Türkiye’s Manufacturing Slump Deepens: PMI Hits 8-Month Low at 46.7

The downturn in Türkiye’s manufacturing sector accelerated in June 2025, with the Purchasing Managers’ Index (PMI) dropping to 46.7, marking its lowest level in the past eight months. According to the Istanbul Chamber of Industry (ISO) and S&P Global, the sustained fall below the neutral 50-point threshold signals persistent deterioration in industry activity since April 2024.
This latest PMI data reveals that the sector is under broad-based strain, as demand weakness continues to weigh on production, employment, and exports.
Demand Contraction Enters Second Year
Both domestic and external demand slumped in June. The new orders sub-index slipped from 46.3 to 46, while new export orders plummeted from 47.7 to 45.5, the sharpest decline in the past three months. Notably, the contraction in new orders has now persisted for 24 consecutive months, highlighting prolonged market stagnation.
Production and Employment Show Sharp Declines
Weak demand has forced manufacturers to scale back production, with the output sub-index falling from 46.6 to 44.4, the steepest drop since October 2024. The labor market also suffered, as the employment sub-index declined from 48.4 to 47.2, marking the fastest contraction in nine months. Purchasing activity saw its most significant decline since September 2024.
Currency Pressures and Geopolitical Risk Drive Cost Increases
Input cost inflation inched up during June, driven by the Turkish lira’s depreciation and rising geopolitical tensions, particularly developments linked to Iran. However, due to weak consumer demand, firms refrained from aggressive pricing, resulting in the lowest final product price increases recorded this year.

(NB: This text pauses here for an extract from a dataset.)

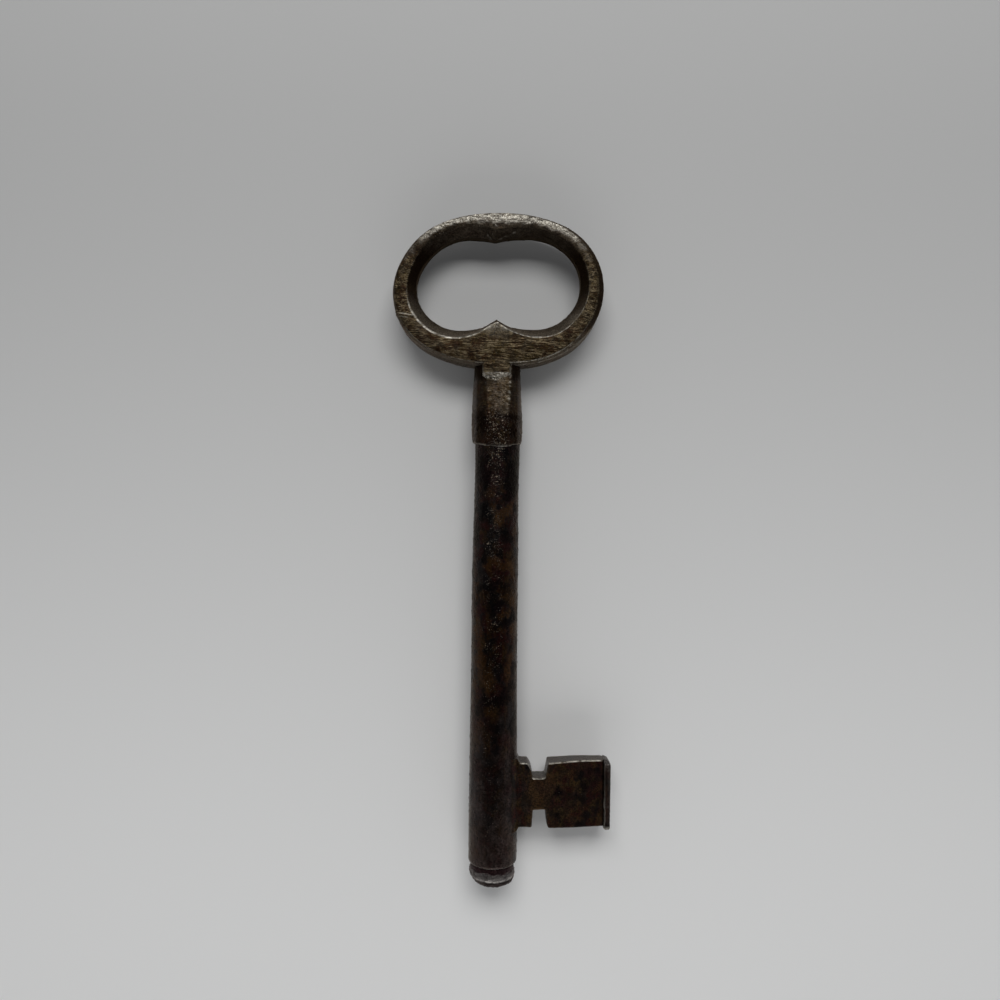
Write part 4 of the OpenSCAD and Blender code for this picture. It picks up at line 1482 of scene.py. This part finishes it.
def makeFloor():
    f = stageLook
    half = f["floorSize"] / 2 / mm
    level = min(neckLow[2], shankLow[2])
    corners = loopOf([-half, half, half, -half], [-half, -half, half, half], level)
    floor = makeObject("floor", corners, [[0, 1, 2, 3]])
    material = bpy.data.materials.new("floorPaper")
    material.use_nodes = True
    n = Nodes(material.node_tree)
    place = n.put("ShaderNodeTexCoord")["Object"]
    near = n.remap(n.parts(place)[1], f["farFrom"], f["nearFrom"])
    pale = n.mix(near, f["floorFar"], f["floorNear"])
    paper = n.fill(n.tree.nodes["Principled BSDF"], {"Base Color": pale, "Roughness": 0.9})
    distance = n.put("ShaderNodeVectorMath", {0: place}, operation="LENGTH")["Value"]
    path = n.put("ShaderNodeLightPath")
    direct = n.larger(path["Is Camera Ray"], path["Is Glossy Ray"])
    seen = n.times(n.remap(distance, f["fadeFrom"], f["fadeTo"]), direct)
    glow = n.put("ShaderNodeEmission", {"Color": f["tint"], "Strength": f["horizon"]})
    mixed = n.put("ShaderNodeMixShader", {0: seen, 1: paper[0], 2: glow[0]})
    n.fill(n.tree.nodes["Material Output"], {0: mixed[0]})
    floor.data.materials.append(material)


def makeLamp(name, place, size, radiance):
    data = bpy.data.lights.new(name, "AREA")
    data.shape = "RECTANGLE"
    data.size, data.size_y = size
    data.energy = radiance * math.pi * size[0] * size[1]
    lamp = bpy.data.objects.new(name, data)
    lamp.location = place
    ahead = Vector(stageLook["lampsAim"]) - Vector(place)
    lamp.rotation_euler = ahead.to_track_quat("-Z", "Y").to_euler()
    lamp.visible_camera = False
    bpy.context.scene.collection.objects.link(lamp)


def makeLights():
    f = stageLook
    for lamp in f["lamps"]:
        makeLamp(*lamp)
    world = bpy.data.worlds.new("softRoom")
    bpy.context.scene.world = world
    world.use_nodes = True
    n = Nodes(world.node_tree)
    up = n.parts(n.put("ShaderNodeTexCoord")["Generated"])[2]
    level = n.remap(up, f["horizonTo"], f["ceilingFrom"], f["horizon"], f["ceiling"])
    n.fill(n.tree.nodes["Background"], {"Color": f["tint"], "Strength": level})


camera = {
    "place": (0.897, 70.26, 162.2),
    "aim": (0.897, 75.92, 0.0),
    "roll": 0.6146,  # degrees by which the key's upper end leans to the right in the picture
    "lens": 27.04,
    "sensor": 36,
}


def makeCamera():
    data = bpy.data.cameras.new("photoCamera")
    data.lens = camera["lens"]
    data.sensor_width = camera["sensor"]
    data.clip_start = 0.005
    eye = Vector(camera["place"]) * mm
    ahead = (Vector(camera["aim"]) * mm - eye).normalized()
    side = ahead.cross(Vector((0, 1, 0))).normalized()
    up = side.cross(ahead)
    turn = math.radians(camera["roll"])
    upRolled = up * math.cos(turn) - side * math.sin(turn)
    sideRolled = side * math.cos(turn) + up * math.sin(turn)
    basis = Matrix((sideRolled, upRolled, -ahead)).transposed()
    made = bpy.data.objects.new("photoCamera", data)
    made.matrix_world = Matrix.Translation(eye) @ basis.to_4x4()
    bpy.context.scene.collection.objects.link(made)
    bpy.context.scene.camera = made


makeFloor()
makeLights()
makeCamera()
bpy.context.scene.view_settings.view_transform = "Standard"
print("stage made")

Glimmers of Hope for H2 2025 Recovery
Despite the bleak performance, there are cautious signs of optimism. Andrew Harker, Economics Director at S&P Global Market Intelligence, noted that although firms curtailed production due to a weak sales environment, finished goods inventories rose for the first time in three months—potentially indicating readiness for a recovery. “The first half of the year has been tough, but hopes remain for a rebound in the second half,” Harker added.